Comparison of Data Structures in C++ and Haskell
Once again, just to satisfy my curiosity, I want to do a tiny comparison of a basic feature in both languages, trying to see how data structures are implemented. Ok, I'm fairly certain how it works for in C++, I'm really just curious about Haskell.
C++ version
#include <iostream>
#include <memory>
#include <vector>
struct BinaryNode {
int val;
BinaryNode *leftchild, *rightchild;
BinaryNode(int v, BinaryNode* lc = nullptr, BinaryNode* rc = nullptr)
: val(v), leftchild(lc), rightchild(rc) {}
};
struct NaryNode {
int val;
std::vector<NaryNode*> children;
NaryNode(int v, std::vector<NaryNode*>& c) : val(v), children(c) {}
};
int binarySum(BinaryNode* node) {
if (node == nullptr) {
return 0;
}
return node->val + binarySum(node->leftchild) + binarySum(node->rightchild);
}
int narySum(NaryNode* node) {
if (node == nullptr) {
return 0;
}
int sum = node->val;
for (const auto it : node->children) {
sum += narySum(it);
}
return sum;
}
// Create dummy binary and n-ary trees and print out their sum
int main() {
std::unique_ptr<BinaryNode> bnode1(new BinaryNode(4));
std::unique_ptr<BinaryNode> bnode2(new BinaryNode(5));
std::unique_ptr<BinaryNode> broot(new BinaryNode(0, bnode1.get(), bnode2.get()));
std::cout << "BinarySum = " << binarySum(broot.get()) << std::endl;
std::vector<NaryNode*> children;
std::unique_ptr<NaryNode> nnode1(new NaryNode(4, children));
std::unique_ptr<NaryNode> nnode2(new NaryNode(5, children));
std::unique_ptr<NaryNode> nnode3(new NaryNode(6, children));
children.push_back(nnode1.get());
children.push_back(nnode2.get());
children.push_back(nnode3.get());
std::unique_ptr<NaryNode> nroot(new NaryNode(0, children));
std::cout << "NarySum = " << narySum(nroot.get()) << std::endl;
}
Assembly highlights:
Uploaded the full file as a Gist (it's 6437 lines long, we aren't in Hello World territory any more; on the other hand, this program would have been much longer in C.

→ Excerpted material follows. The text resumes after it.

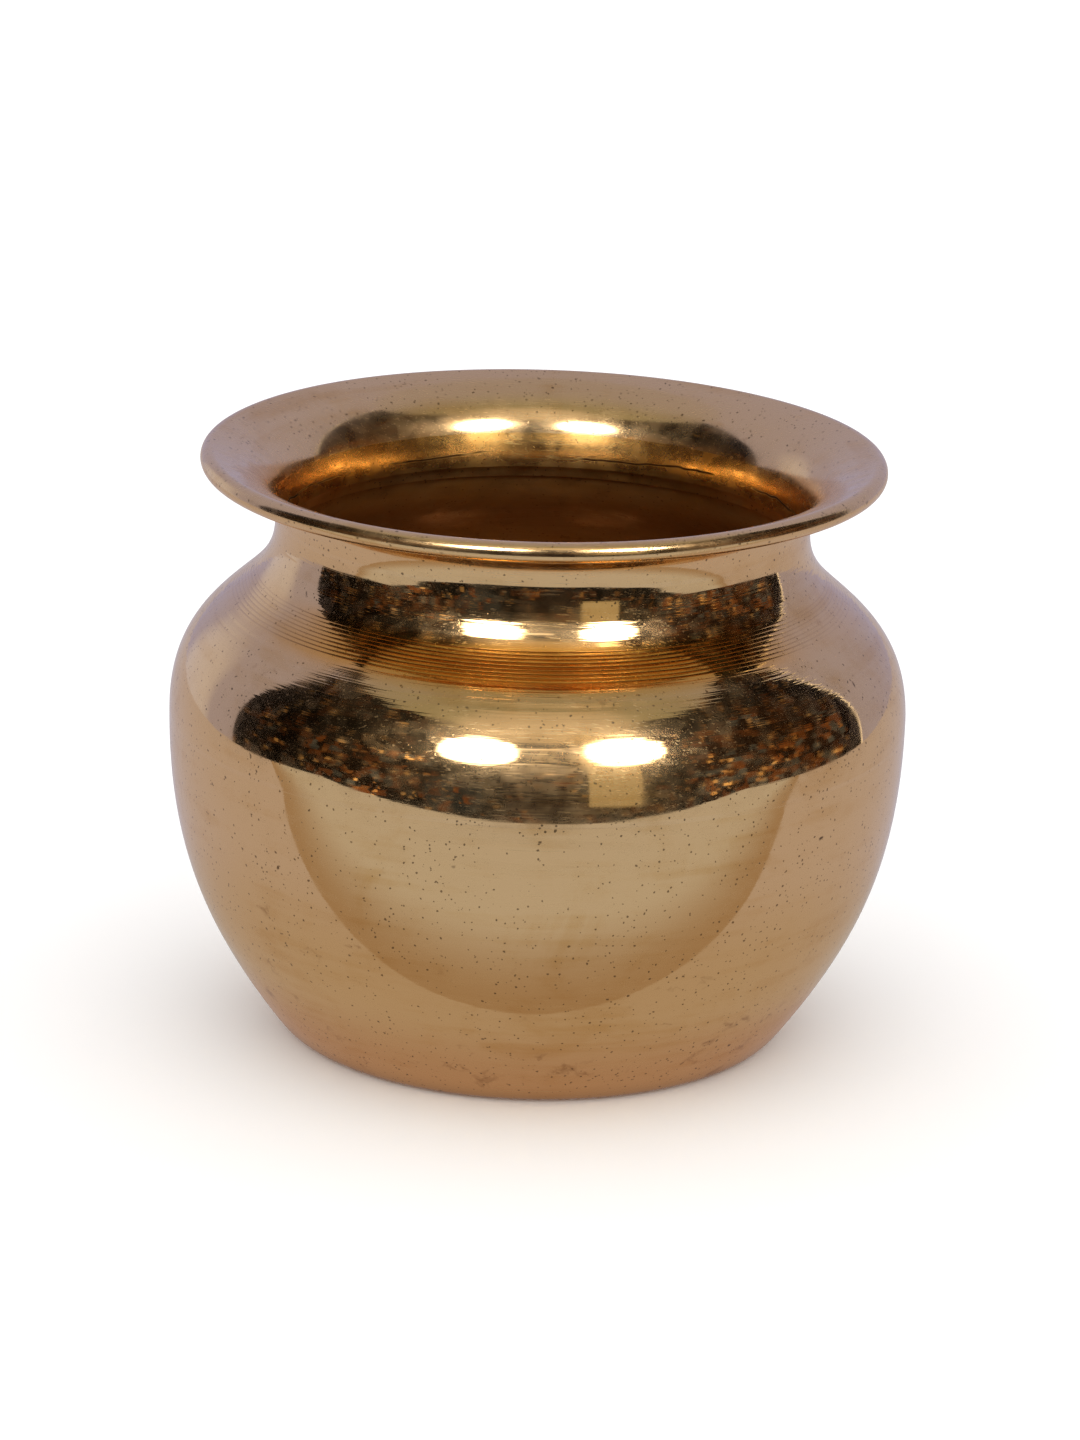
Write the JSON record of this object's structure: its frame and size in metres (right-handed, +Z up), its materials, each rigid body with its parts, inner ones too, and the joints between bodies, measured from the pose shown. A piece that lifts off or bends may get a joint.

The function _Z9binarySumP10BinaryNode is defined near the top, and the function _Z7narySumP8NaryNode right under it.
The assembly code follows along almost exactly as the C++ code above (of course all the struct offsets are "just added" and you don't see the members being accessed directly).
The recursion is more obviously visible for the first function, where you see a pattern of "call the function", "call the function again" and then add the node value to it. For the second function, you can see calls to vector<NaryNode>::begin() and vector<NaryNode>::end() at the beginning of the loop, and the test 'n' jump and the recursive call in the middle of the body.
It is useful also to see how main() works here, you can see three calls to the BinaryNode constructor (_ZN10BinaryNodeC1EiPS_S0_), and then similar stuff for the NaryNode objects. At the end are multiple calls to the destructors (similar to callq _ZNSt10unique_ptrI8NaryNodeSt14default_deleteIS0_EED1Ev).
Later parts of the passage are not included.